Eistee in der Nase. Endlich sind die technischen Voraussetzungen geschaffen, und der Strohhalm ist zwischen die Lippen geklemmt. Jetzt beginnt der Kampf gegen die Schwerkraft, der Härtetest für die Peristaltik der Speiseröhre. Langsam quält sich der Eistee bergauf, landet im Mund. Und siehe da, der Schluckreflex funktioniert, das Getränk wandert in den Magen. Das Glas in einem Zug auszutrinken fällt allerdings nicht ganz so leicht. Denn irgendwann macht das Trinken keinen Spaß mehr. Das Schlucken fällt schwerer, die Arme schmerzen immer stärker. Zeit, die Welt wieder zurechtzurücken. Ein Perspektivenwechsel, der für eine dezente Eisteenote in der Nasenhöhle sorgt. Was bleibt am Ende? Die Erkenntnis, dass die verkehrte Welt mit einigen Mühen verbunden ist. Sollte es dennoch einmal dazu kommen, sollten Sie aber auf jeden Fall eine Sektflöte und einen Strohhalm dabeihaben. Nur, falls Sie Durst bekommen.

(„Die Presse“, Print-Ausgabe, 14.06.2009)

Wasabi ist keine Nuss

Unlängst musste ich am Naschmarkt einem Gespräch lauschen, in dem doch tatsächlich jemand fragte, wo diese Wasabinüsse wachsen. Nun, vermutlich in der selben Gegend, in der skrupellose Züchter hilflos miauenden Katzen ihre Zungen herausreißen, um sie zu Süßwaren zu verarbeiten. Dort, wo übrigens auch regelmäßig der arme Kokos gemolken wird. Man stelle sich das einmal bildhaft vor: Die Bäuerin auf dem Schemel, das Euter des haarigen Gesellen fest im Griff. Ein trauriger Anblick.

Aber zurück zum Ausgangspunkt: Bei Wasabia japonica handelt es sich schlicht um eine Pflanze, deren Wurzel zu Pulver oder Paste verarbeitet und in der japanischen Küche zum Würzen eingesetzt wird. Für Sushi, zum Beispiel. Oder eben für Erdnüsse, denen auf diese Weise ein Geschmack jenseits von schnödem Salz verliehen wird.

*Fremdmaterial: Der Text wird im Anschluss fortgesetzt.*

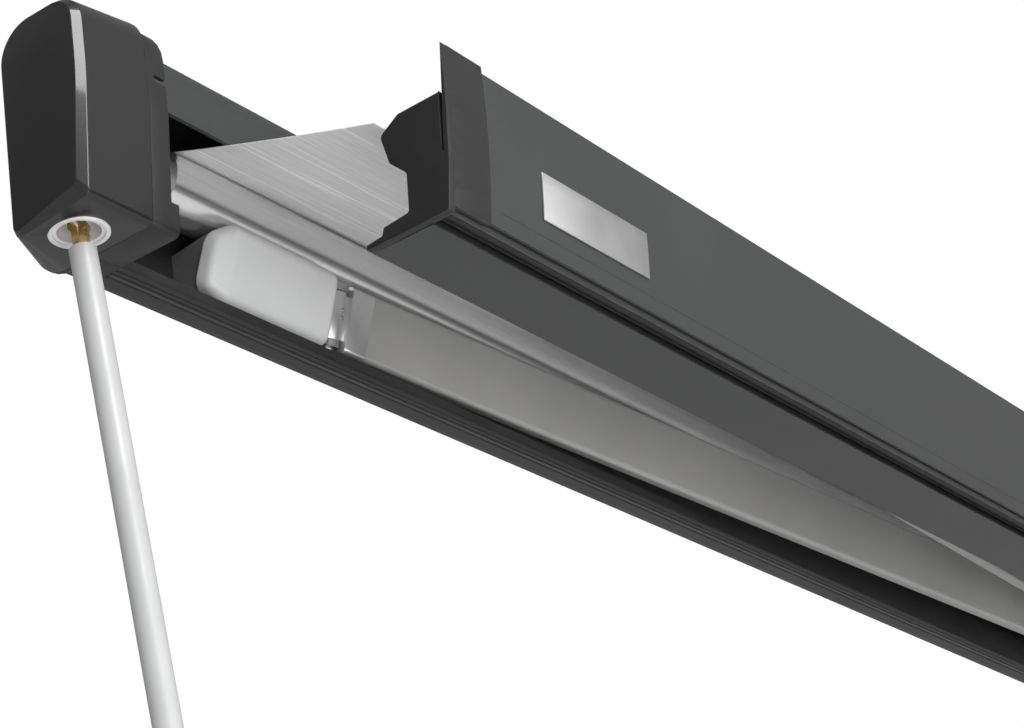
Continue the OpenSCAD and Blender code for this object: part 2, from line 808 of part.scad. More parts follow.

Besonders vertrackt ist die Wasabinuss übrigens dann, wenn sie über den Ärmelkanal schwimmt – dann wird sie nämlich zur Erbse. Im Englischen verwendet man dafür den Begriff Wasabi Pea, weil das kleine, grüne Etwas anscheinend einer Erbse so ähnlich sieht. Eine ähnliche Transformation hat auch der Alaska-Seelachs hinter sich, wenn er als Fischstäbchen auf den Teller gelangt. Bevor er von einem findigen Manager der Lebensmittelindustrie umgetauft wurde, war er nämlich noch ein Speisefisch aus der Familie der Dorsche. Sein Name: Pazifischer Pollack. Ein Etikettenschwindel sondergleichen. Ähnlich erbost war ich, als ich erfahren musste, dass meine Eltern gelogen hatten – und sie die gebackenen Mäuse gar nicht im Vorratsraum gefangen hatten. Aber nach so viel Tadel auch noch ein wenig Lob: Der falsche Hase gibt wenigstens zu, dass er in Wirklichkeit nur ein faschierter Braten ist.